Start of Data excerpts
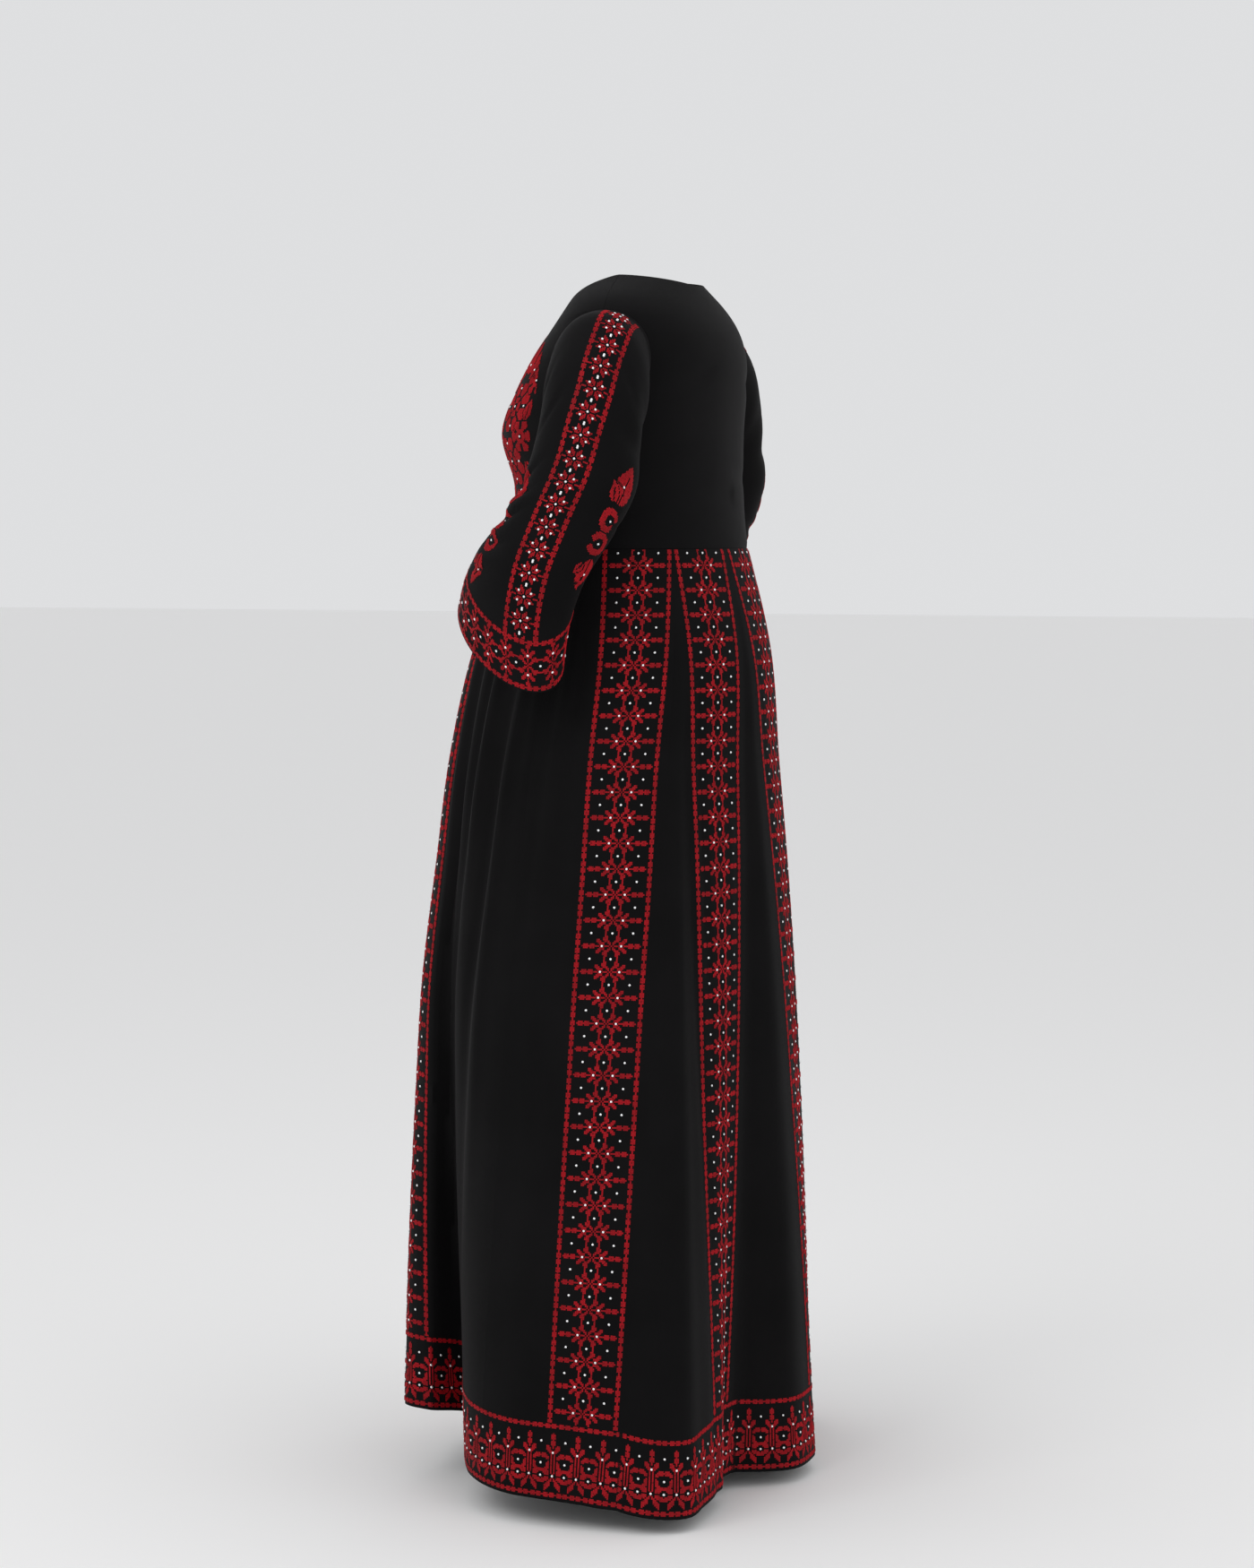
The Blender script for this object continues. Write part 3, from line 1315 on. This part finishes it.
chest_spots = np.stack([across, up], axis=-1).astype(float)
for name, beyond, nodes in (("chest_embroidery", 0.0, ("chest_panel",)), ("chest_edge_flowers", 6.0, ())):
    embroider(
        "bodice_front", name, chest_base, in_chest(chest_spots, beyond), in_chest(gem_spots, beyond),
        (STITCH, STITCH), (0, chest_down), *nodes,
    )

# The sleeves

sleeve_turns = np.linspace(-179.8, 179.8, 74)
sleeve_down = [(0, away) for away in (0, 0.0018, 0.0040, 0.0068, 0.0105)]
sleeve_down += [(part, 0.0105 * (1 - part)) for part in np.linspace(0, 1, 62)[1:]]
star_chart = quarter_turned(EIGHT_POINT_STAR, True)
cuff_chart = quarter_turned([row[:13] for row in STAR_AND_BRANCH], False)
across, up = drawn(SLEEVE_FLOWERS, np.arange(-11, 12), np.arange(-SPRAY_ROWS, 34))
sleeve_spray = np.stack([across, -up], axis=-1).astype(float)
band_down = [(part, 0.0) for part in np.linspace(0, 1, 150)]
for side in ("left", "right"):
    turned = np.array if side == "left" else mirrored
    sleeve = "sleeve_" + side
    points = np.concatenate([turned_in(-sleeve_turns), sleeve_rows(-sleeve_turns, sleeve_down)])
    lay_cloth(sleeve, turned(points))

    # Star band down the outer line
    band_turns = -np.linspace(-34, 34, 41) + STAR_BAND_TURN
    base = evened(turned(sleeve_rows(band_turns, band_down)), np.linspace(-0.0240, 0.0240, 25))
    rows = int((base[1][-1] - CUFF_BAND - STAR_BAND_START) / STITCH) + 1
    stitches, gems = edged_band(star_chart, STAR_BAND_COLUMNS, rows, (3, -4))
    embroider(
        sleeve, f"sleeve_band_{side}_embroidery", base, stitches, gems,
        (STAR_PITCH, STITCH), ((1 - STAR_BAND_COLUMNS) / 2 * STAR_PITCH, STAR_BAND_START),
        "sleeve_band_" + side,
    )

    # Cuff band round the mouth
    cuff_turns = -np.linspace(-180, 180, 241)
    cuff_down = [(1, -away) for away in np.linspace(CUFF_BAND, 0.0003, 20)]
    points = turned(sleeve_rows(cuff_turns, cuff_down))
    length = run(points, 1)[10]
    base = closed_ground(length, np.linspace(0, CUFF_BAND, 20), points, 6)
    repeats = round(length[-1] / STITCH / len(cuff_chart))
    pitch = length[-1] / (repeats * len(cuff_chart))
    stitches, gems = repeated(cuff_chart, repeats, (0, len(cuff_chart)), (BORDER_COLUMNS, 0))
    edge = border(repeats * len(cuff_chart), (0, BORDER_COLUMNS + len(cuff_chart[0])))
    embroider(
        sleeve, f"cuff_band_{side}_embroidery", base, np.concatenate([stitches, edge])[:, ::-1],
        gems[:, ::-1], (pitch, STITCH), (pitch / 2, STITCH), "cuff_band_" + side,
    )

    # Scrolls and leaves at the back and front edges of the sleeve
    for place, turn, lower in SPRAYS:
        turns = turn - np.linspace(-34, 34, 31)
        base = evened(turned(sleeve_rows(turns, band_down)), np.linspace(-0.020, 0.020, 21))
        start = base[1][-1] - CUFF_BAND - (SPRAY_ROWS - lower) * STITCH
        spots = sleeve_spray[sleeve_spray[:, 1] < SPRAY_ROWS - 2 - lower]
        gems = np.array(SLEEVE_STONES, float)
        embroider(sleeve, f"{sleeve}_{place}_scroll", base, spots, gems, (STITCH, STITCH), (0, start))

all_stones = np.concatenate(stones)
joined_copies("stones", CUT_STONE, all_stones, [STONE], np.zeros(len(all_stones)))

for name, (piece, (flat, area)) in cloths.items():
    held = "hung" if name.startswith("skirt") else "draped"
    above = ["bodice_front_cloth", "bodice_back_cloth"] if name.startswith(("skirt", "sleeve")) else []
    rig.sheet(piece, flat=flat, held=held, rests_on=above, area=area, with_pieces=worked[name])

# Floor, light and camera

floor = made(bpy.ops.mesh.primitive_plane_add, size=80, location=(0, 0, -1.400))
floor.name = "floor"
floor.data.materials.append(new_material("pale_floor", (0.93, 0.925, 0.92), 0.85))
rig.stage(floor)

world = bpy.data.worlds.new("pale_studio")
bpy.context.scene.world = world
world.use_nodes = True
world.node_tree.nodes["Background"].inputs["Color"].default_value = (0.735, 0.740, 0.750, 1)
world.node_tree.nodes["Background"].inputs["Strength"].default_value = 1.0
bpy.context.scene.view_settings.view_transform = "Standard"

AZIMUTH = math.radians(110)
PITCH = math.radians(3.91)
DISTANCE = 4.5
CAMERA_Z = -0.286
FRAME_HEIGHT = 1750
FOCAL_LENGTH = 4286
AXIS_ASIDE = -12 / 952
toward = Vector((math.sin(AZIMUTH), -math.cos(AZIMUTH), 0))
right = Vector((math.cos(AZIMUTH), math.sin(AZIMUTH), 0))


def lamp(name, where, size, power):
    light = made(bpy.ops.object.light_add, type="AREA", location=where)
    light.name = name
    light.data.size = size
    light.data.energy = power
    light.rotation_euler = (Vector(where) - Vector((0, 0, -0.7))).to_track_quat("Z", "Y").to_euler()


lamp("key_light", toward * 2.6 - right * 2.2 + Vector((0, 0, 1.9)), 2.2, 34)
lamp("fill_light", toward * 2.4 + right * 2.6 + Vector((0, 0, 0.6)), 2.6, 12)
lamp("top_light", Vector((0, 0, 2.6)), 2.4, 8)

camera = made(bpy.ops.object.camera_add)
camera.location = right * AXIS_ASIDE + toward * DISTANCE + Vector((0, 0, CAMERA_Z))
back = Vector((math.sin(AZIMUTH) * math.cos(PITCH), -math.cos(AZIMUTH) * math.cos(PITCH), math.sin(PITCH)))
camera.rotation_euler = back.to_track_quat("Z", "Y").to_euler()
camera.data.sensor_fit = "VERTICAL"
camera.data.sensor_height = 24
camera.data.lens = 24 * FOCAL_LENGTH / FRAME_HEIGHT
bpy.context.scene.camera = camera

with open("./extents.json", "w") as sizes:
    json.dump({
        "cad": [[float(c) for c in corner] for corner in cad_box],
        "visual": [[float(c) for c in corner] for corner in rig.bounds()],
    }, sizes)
End of Data excerpts
Start of Data excerpts
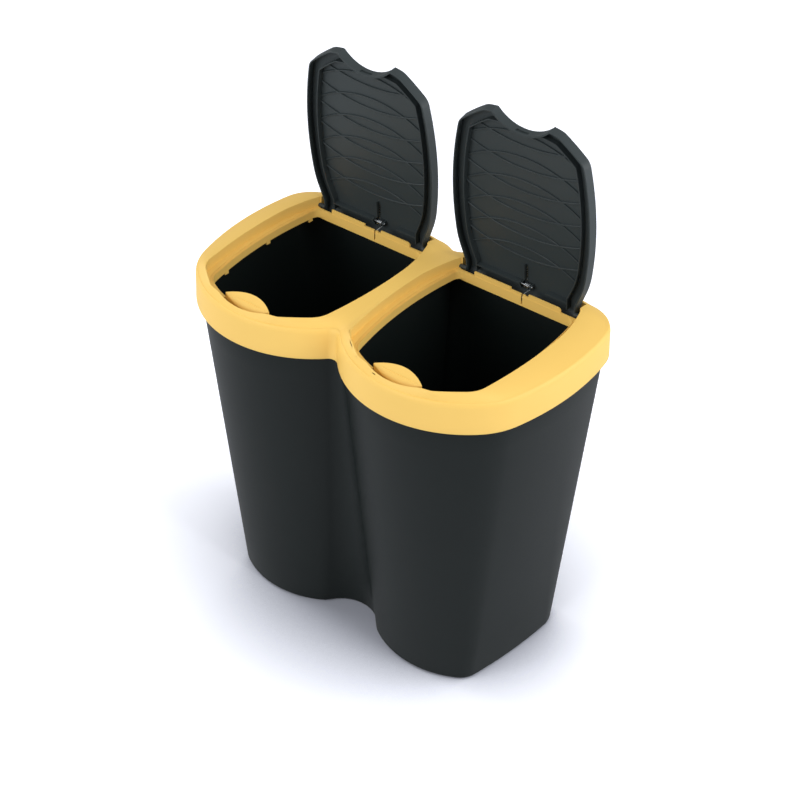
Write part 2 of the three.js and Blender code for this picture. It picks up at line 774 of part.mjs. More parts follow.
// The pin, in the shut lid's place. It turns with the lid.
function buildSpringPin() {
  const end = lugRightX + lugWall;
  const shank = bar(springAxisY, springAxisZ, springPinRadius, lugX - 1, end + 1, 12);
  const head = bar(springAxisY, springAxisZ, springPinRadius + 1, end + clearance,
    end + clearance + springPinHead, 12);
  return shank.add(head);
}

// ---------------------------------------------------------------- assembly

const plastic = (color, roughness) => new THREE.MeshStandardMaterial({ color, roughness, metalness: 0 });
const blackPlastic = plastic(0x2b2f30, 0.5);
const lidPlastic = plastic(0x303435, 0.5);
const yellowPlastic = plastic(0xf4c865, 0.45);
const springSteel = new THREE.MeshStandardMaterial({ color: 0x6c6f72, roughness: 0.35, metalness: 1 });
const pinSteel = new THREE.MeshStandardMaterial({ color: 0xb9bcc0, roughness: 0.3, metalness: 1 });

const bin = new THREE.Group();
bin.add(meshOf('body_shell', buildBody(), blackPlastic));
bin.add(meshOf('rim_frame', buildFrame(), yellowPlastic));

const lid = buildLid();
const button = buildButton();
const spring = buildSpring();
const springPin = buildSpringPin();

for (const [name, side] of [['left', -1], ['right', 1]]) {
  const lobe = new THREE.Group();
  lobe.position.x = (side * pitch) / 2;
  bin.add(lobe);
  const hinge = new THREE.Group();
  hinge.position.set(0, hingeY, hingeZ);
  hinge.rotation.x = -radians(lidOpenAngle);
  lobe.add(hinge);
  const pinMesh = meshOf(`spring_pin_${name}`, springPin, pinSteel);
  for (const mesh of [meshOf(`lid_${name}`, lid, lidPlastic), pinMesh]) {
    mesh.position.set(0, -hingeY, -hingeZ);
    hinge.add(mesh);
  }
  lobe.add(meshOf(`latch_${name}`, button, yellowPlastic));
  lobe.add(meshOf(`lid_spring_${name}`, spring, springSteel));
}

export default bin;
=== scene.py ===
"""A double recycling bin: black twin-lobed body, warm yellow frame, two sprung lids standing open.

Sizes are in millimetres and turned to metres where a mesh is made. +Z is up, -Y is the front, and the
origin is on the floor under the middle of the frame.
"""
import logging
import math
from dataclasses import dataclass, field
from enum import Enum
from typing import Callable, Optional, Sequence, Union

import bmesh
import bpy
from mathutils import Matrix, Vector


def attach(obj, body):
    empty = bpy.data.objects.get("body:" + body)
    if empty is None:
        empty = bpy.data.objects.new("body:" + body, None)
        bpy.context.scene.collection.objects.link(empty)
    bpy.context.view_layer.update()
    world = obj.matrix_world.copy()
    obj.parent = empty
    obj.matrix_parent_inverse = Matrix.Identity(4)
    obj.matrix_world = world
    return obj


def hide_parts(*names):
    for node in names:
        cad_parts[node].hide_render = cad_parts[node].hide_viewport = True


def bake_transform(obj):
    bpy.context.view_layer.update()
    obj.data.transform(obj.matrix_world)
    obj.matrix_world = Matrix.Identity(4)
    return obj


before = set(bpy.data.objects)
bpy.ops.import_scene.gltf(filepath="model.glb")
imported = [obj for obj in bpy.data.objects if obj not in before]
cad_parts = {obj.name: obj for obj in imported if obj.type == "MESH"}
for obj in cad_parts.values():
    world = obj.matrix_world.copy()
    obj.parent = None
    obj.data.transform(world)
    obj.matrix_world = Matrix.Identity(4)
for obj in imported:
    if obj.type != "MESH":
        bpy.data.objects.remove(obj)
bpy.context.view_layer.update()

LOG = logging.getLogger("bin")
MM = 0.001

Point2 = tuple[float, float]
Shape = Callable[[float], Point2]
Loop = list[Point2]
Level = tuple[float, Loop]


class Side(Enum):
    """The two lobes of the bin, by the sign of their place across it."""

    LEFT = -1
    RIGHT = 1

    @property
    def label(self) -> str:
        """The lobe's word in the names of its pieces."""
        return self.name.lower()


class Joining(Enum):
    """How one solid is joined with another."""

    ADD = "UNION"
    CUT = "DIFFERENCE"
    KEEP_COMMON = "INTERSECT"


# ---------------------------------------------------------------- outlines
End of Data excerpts
> _What you need to do_: Each line from the line with "The Blender script" to the line with "# The sleeves" is to be echoed exactly; both boundary lines are included, and nothing else is to be output.

> _Result of the exercise_:
The Blender script for this object continues. Write part 3, from line 1315 on. This part finishes it.
chest_spots = np.stack([across, up], axis=-1).astype(float)
for name, beyond, nodes in (("chest_embroidery", 0.0, ("chest_panel",)), ("chest_edge_flowers", 6.0, ())):
    embroider(
        "bodice_front", name, chest_base, in_chest(chest_spots, beyond), in_chest(gem_spots, beyond),
        (STITCH, STITCH), (0, chest_down), *nodes,
    )

# The sleeves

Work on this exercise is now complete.